When I was growing up in the 1970s word had reached us in East Yorkshire that Glasgow had a poor health record. We were told that much of this was because of poverty, substandard housing and a damp climate. No one in those days told us that drinking and smoking was the cause or gave us that pearl of twenty-first century wisdom – that smoking causes health inequalities.
But in the corridors of power there is evidence of change going back twenty more years. (H/tip to Rose for the link.) Published in 2002, this link reports attempts to disguise the impact of air pollution on the London smog of 1952:
Delegates attending an international conference in London today to commemorate the 50th anniversary of the Great London Smog of 1952, which caused an estimated 12,000 deaths, will hear how governments from the late 50s onwards deliberately downplayed the huge threat to public health caused by air pollution, and sought to shift the blame firmly onto cigarette smoking instead.
In 1953, Dr Guy Scadding, speaking on the television programme Matters of Medicine, had expressed a belief that air pollution was as much a factor in whether someone developed lung cancer as smoking, citing the significantly higher number of deaths from the disease among those living in polluted cities, as opposed to the countryside, and assuming that rates of smoking were likely to be similar in both populations.
A few years later, in 1957, the Medical Research Council was planning to issue a statement saying although smoking was a significant cause of lung cancer, up to 30% of cases might be caused by air pollution. But the Cabinet committee on cancer of the lung, fearful of another political embarrassment which could be caused by stressing the air pollution connection, asked the MRC to reconsider its statement. On 31 May 1957 a modified version was published, which asserted that although it was likely that atmospheric pollution did play a role in lung cancer, it was 'a relatively minor one in comparison with cigarette smoking'.The clear conclusion?

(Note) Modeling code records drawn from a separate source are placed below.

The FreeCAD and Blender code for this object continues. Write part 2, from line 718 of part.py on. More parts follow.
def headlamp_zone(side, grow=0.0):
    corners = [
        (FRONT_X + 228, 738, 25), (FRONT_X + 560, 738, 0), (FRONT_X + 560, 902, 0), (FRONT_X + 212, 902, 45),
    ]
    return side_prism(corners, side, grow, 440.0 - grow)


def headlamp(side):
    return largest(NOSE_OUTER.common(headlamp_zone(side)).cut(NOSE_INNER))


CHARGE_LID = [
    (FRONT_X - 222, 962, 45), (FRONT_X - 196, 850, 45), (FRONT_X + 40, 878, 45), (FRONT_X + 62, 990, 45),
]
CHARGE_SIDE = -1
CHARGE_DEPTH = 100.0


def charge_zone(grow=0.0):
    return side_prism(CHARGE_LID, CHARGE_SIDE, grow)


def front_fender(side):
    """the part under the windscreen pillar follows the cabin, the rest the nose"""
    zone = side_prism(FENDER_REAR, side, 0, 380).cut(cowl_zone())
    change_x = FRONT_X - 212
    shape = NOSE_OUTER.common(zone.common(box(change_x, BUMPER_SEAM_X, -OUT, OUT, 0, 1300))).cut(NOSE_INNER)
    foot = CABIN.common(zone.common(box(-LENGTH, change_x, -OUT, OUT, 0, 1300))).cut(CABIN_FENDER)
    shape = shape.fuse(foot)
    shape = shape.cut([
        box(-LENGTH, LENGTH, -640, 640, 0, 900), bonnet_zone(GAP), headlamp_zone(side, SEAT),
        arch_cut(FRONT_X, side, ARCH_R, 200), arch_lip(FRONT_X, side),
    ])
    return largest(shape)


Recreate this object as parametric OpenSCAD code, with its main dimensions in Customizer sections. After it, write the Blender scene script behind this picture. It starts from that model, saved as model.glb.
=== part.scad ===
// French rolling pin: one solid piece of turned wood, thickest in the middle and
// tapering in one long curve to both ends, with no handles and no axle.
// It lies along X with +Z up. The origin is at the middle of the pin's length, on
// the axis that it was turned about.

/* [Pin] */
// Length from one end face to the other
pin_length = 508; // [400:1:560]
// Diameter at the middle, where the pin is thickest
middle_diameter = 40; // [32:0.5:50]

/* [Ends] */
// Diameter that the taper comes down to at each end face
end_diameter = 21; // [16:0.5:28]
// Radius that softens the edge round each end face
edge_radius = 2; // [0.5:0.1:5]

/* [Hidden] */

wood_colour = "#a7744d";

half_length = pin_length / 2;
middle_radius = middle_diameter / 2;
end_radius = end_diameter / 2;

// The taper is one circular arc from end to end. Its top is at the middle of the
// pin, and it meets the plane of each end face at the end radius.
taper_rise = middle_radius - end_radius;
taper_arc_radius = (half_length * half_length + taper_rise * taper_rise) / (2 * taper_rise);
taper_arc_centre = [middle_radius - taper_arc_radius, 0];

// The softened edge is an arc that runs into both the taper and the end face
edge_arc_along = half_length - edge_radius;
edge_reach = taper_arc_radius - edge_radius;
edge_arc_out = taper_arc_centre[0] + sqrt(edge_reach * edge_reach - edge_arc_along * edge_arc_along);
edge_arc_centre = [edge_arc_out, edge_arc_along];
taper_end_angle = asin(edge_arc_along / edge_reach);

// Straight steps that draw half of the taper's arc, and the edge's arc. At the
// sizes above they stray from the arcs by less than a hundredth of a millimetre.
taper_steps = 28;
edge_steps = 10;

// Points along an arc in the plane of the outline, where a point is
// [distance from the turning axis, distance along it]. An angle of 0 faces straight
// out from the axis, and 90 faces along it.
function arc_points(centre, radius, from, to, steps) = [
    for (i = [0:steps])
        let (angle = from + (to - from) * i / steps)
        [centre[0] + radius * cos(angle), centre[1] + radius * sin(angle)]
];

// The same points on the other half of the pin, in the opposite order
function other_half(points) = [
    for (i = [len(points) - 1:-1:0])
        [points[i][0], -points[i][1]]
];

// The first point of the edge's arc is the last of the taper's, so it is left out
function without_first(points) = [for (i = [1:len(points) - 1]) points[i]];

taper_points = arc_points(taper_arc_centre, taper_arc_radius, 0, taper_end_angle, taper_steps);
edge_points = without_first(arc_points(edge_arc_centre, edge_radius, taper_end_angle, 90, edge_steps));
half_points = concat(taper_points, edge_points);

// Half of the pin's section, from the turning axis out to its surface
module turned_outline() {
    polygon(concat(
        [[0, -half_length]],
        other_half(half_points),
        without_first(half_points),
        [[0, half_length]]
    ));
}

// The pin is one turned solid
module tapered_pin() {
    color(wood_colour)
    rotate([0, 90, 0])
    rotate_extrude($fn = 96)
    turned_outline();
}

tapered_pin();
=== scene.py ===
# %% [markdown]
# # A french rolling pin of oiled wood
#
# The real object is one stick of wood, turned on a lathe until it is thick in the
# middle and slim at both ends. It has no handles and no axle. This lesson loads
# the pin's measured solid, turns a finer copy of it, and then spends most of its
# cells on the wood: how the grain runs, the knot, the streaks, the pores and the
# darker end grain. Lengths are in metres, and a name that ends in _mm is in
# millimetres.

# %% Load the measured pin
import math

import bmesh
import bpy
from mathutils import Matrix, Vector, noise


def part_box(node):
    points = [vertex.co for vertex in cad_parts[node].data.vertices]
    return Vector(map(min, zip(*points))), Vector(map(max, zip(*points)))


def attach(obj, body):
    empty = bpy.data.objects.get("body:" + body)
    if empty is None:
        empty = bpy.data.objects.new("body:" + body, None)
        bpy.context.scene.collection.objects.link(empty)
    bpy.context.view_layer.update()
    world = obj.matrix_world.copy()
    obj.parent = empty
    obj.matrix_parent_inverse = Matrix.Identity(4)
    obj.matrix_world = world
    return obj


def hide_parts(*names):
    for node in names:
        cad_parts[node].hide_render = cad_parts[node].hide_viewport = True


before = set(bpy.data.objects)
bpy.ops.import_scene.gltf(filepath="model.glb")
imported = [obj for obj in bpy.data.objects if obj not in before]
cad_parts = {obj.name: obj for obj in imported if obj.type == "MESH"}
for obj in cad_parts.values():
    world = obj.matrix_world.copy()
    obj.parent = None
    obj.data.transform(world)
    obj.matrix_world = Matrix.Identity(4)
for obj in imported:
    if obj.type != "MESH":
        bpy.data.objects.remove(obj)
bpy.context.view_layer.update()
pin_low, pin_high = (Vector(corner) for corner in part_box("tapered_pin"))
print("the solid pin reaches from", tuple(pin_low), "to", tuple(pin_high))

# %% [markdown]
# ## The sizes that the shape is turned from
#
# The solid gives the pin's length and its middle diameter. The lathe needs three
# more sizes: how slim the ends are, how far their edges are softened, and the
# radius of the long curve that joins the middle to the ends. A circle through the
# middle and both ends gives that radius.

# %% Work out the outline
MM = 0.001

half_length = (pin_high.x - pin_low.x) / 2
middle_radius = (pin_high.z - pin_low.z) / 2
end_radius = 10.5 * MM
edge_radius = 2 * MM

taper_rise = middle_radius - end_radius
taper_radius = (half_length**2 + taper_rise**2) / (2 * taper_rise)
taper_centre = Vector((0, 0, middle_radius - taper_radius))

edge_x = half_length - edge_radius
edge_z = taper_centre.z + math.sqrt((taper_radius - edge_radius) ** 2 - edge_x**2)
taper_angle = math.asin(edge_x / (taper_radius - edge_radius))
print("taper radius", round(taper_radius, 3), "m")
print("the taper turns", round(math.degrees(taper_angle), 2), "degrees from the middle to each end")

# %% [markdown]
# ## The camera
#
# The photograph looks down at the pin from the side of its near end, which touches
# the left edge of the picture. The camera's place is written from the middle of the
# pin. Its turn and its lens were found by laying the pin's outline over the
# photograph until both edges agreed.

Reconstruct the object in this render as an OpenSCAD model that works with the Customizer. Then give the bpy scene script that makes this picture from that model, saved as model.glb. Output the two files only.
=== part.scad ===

'What was happening in this committee was a shift away from a concept of health and wellbeing related to an individual¹s environment, occupation, class or work, towards one focused strongly on that individual's responsibility for his or her health, which smoking came to symbolise. After the 1962 report, it was smoking and the type of public health which it epitomised which was to become the central public health issue. Smoking was something which the individual could do something about; air pollution was not,' explains Professor Berridge.Public health, as far back as 1957, was to become judgemental. The medical establishment was already prepared to take an attitude on the issue, and suppress data that would inconvenience the public health message: 'take responsibility'. (Was this an early revolt against universal health provision free at the point of need?)
The medical establishment has appealed to corporations to take note that poor employee health is costing money. Hell, someone has to support them, and why not have a crack at those who support smokers, drinkers and the obese by offering them a livelihood?
Sometimes this smacks less of altruism than of a deliberate attempt to disenfranchise people. Usually, in fact. Any health problem can be resolved by addressing personal issues (smoking, drinking ...). People are not expected to protest about the extent of air pollution (or any other health issue) because health politics is no longer the domain of those most affected by health inequalities. Their duty is to look after themselves so that their employers can make more money from them.